JWST NIRSpec observations provide strong evidence that the ultra‑hot super‑Earth TOI‑561 b retains a substantial atmosphere. Continuous monitoring in May 2024 captured four secondary eclipses and measured a dayside temperature of about 3,100 °F (1,700 °C), far cooler than the ~4,900 °F (2,700 °C) expected for an airless rock. Models show a volatile‑rich atmosphere with strong heat transport and a cycling exchange with a molten surface best explain the data. The study was published Dec. 11 in The Astrophysical Journal Letters.
JWST Finds Strong Evidence of an Atmosphere on Ultra‑Hot Super‑Earth TOI‑561 b — "Like a Wet Lava Ball"

A team of astronomers using the James Webb Space Telescope (JWST) reports the strongest evidence yet that a rocky world outside our solar system retains an atmosphere. The planet, an ultra‑hot super‑Earth called TOI‑561 b, challenges the prevailing idea that small, extremely close‑in planets must be completely airless.
TOI‑561 b is the innermost of at least three planets orbiting a roughly 10‑billion‑year‑old star about 280 light‑years from Earth. It circles its star in under 11 hours at roughly one‑fortieth the distance between Mercury and the Sun, placing it among the class of ultra‑short‑period planets whose surface temperatures are high enough to melt rock.

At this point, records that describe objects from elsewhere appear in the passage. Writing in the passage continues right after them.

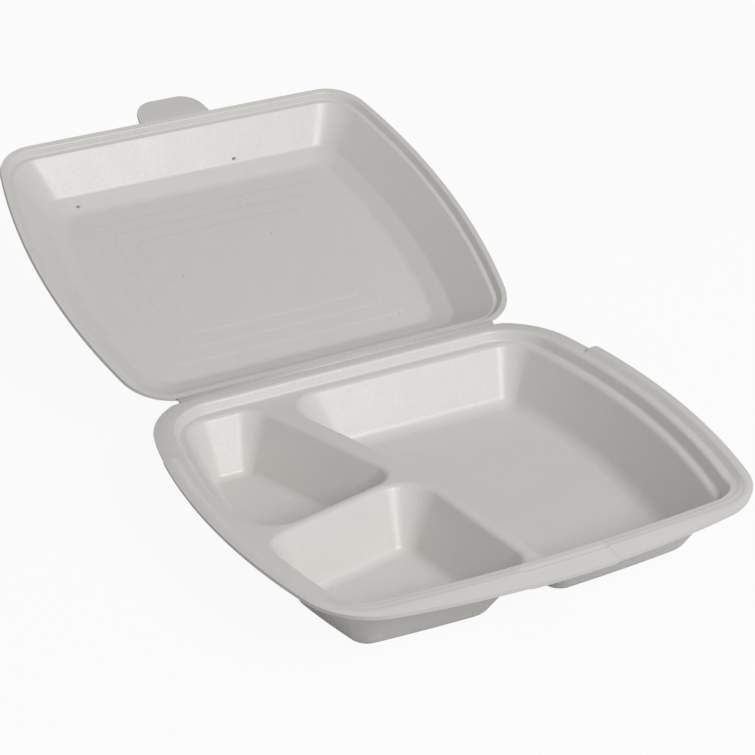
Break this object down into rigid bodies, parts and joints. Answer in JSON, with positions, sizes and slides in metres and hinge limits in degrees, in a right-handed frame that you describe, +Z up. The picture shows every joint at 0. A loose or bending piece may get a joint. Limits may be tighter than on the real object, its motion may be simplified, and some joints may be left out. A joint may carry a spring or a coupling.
{
  "type": "foam clamshell container",
  "caption": "Shallow hinged foam meal container with divided compartments and a tabbed lid, standing open.",
  "frame": {"origin": "on the table, under the middle of the opened container's bounding box", "axes": "+X along the hinge, +Y from the tray's front to the lid, +Z up"},
  "size_m": [0.241, 0.4094, 0.0941],
  "materials": {
    "foam": "satin expanded foam, warm off-white"
  },
  "bodies": {
    "tray": {"tray": "foam"},
    "hinge_strip": {"hinge_strip": "foam"},
    "lid": {"lid": "foam"}
  },
  "joints": [
    {"name": "tray_crease", "type": "hinge", "parent": "tray", "child": "hinge_strip", "pos_m": [0, 0.00227, 0.03327], "axis": [1, 0, 0], "range_deg": [-8, 81.5]},
    {"name": "lid_crease", "type": "hinge", "parent": "hinge_strip", "child": "lid", "pos_m": [0, 0.00622, 0.03386], "axis": [1, 0, 0], "range_deg": [-8, 81.5]}
  ]
}
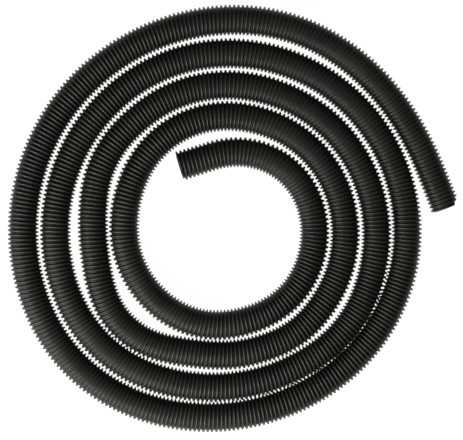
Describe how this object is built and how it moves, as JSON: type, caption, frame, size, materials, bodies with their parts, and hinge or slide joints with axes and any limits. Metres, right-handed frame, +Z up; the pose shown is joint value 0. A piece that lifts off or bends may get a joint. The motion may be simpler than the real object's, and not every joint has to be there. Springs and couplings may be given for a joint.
{
  "type": "vacuum hose",
  "caption": "Flexible ribbed vacuum hose in black plastic, laid in a flat spiral coil, with its free end running out beside the coil and its open ends cut plain.",
  "frame": {"origin": "middle of the coiled hose's outline, on the ground that it lies on", "axes": "+Z up from the ground; the hose lies in the XY plane and winds clockwise seen from above, from the inner end outwards; +X to the side where the free end runs out"},
  "size_m": [0.7172, 0.678, 0.0475],
  "materials": {
    "ribbed_hose": "black EVA plastic, extruded and wound, satin",
    "hose_web": "soft black EVA web between the rib turns, satin",
    "hose_rib": "stiffer black rib, satin with faint rubbed crests"
  },
  "bodies": {
    "root": {"hose_coil": "ribbed_hose", "hose_tail": "ribbed_hose", "inner_end_web": "hose_web", "inner_end_rib": "hose_rib", "outer_end_web": "hose_web", "outer_end_rib": "hose_rib"}
  },
  "joints": []
}
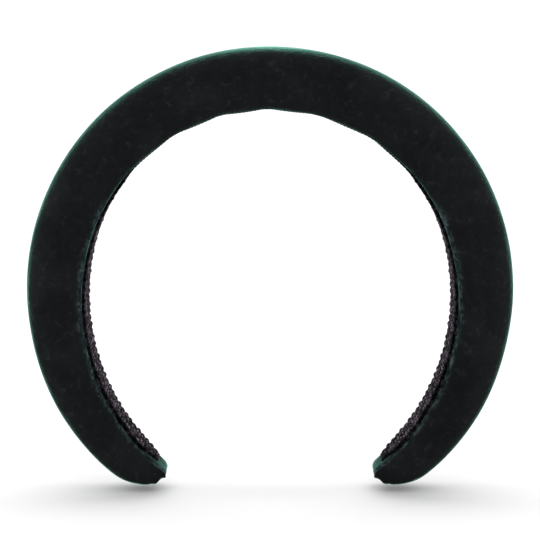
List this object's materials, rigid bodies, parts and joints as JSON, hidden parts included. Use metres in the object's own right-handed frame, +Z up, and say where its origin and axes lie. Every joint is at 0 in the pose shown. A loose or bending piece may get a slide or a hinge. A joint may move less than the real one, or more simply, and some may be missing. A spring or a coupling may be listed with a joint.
{
  "type": "headband",
  "caption": "Thick padded velvet headband: a sprung open ring that grips the head, with a D-shaped foam roll, blunt tips and a ribbon lining.",
  "frame": {"origin": "centre of the head opening: the centre of the lining's half circle, on the band's middle plane", "axes": "+Z up to the crown, +X to the right seen from the front, +Y from the front edge to the back edge"},
  "size_m": [0.174, 0.038, 0.1584],
  "materials": {
    "velvet": "black crushed velvet with a green sheen at grazing angles",
    "lining": "dark coarse knitted ribbon with small rounded picot teeth on both edges",
    "foam": "soft open-cell foam",
    "core_plastic": "moulded, matt",
    "adhesive": "double-sided tape and fabric glue"
  },
  "bodies": {
    "crown": {"core_crown": "core_plastic", "foam_tape_crown": "adhesive", "foam_crown": "foam", "velvet_crown": "velvet", "lining_glue_crown": "adhesive", "ribbon_crown": "lining"},
    "left_arm": {"core_left_arm": "core_plastic", "foam_tape_left_arm": "adhesive", "foam_left_arm": "foam", "velvet_left_arm": "velvet", "tip_pocket_left": "velvet", "lining_glue_left_arm": "adhesive", "ribbon_left_arm": "lining"},
    "right_arm": {"core_right_arm": "core_plastic", "foam_tape_right_arm": "adhesive", "foam_right_arm": "foam", "velvet_right_arm": "velvet", "tip_pocket_right": "velvet", "lining_glue_right_arm": "adhesive", "ribbon_right_arm": "lining"}
  },
  "joints": [
    {"name": "left_spread", "type": "hinge", "parent": "crown", "child": "left_arm", "pos_m": [-0.04819, 0, 0.04819], "axis": [0, 1, 0], "range_deg": [-4, 15], "stiffness_Nm_per_rad": 0.9},
    {"name": "right_spread", "type": "hinge", "parent": "crown", "child": "right_arm", "pos_m": [0.04819, 0, 0.04819], "axis": [0, -1, 0], "range_deg": [-4, 15], "stiffness_Nm_per_rad": 0.9}
  ]
}
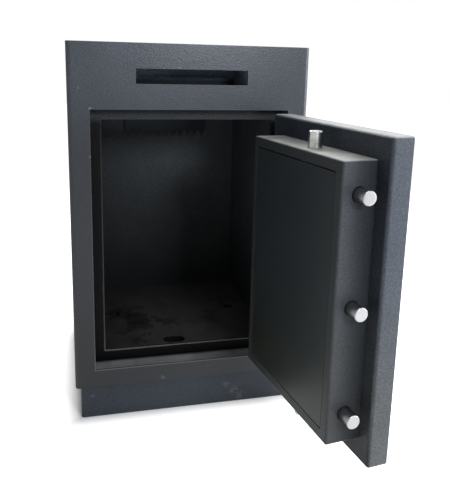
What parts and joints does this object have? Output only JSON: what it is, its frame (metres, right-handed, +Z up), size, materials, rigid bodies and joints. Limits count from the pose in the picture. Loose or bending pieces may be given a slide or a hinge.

Previous measurements from NASA’s TESS mission indicated TOI‑561 b has a lower bulk density than expected for a purely rocky composition, prompting a closer look. To test for an atmosphere, researchers used JWST’s NIRSpec instrument to measure the planet’s dayside thermal emission.
In May 2024, JWST observed the system continuously for more than 37 hours, covering four full orbits and capturing four secondary eclipses—moments when the planet passed behind its star. By measuring the tiny dip in combined light during each eclipse, the team isolated the planet’s infrared glow and directly determined its dayside temperature.
If TOI‑561 b were a bare, airless rock, models predict a dayside temperature near 4,900 °F (2,700 °C). Instead, JWST measured a significantly cooler dayside around 3,100 °F (1,700 °C). The discrepancy led the team to test a variety of surface and atmospheric scenarios to match the observations.
What Explains the Cooler Dayside?
Only models that include a substantial, volatile‑rich atmosphere with efficient heat redistribution from day to night reproduce the measured temperature. Strong winds moving heat to the nightside would cool the dayside compared with an airless surface. The researchers propose a dynamic exchange between a molten surface and a thin, replenished atmosphere: gases evaporate from a magma ocean to feed the atmosphere while some material is reabsorbed into the interior over time.
"While gases are coming out of the planet to feed the atmosphere, the magma ocean is sucking them back into the interior," said Tim Lichtenberg of the University of Groningen. "It's really like a wet lava ball."
Lead author Johanna Teske of the Carnegie Earth and Planets Lab noted the planet’s chemistry probably differs from that of solar‑system worlds. Co‑author Anjali Piette of the University of Birmingham added that powerful atmospheric winds are needed to transport heat and explain the cooler measured dayside.
Implications
These results open a new window onto the interiors and geological activity of extremely hot rocky exoplanets: by measuring atmospheres, astronomers can infer surface composition, magma‑atmosphere interactions, and volatile inventories. The findings were published Dec. 11 in The Astrophysical Journal Letters.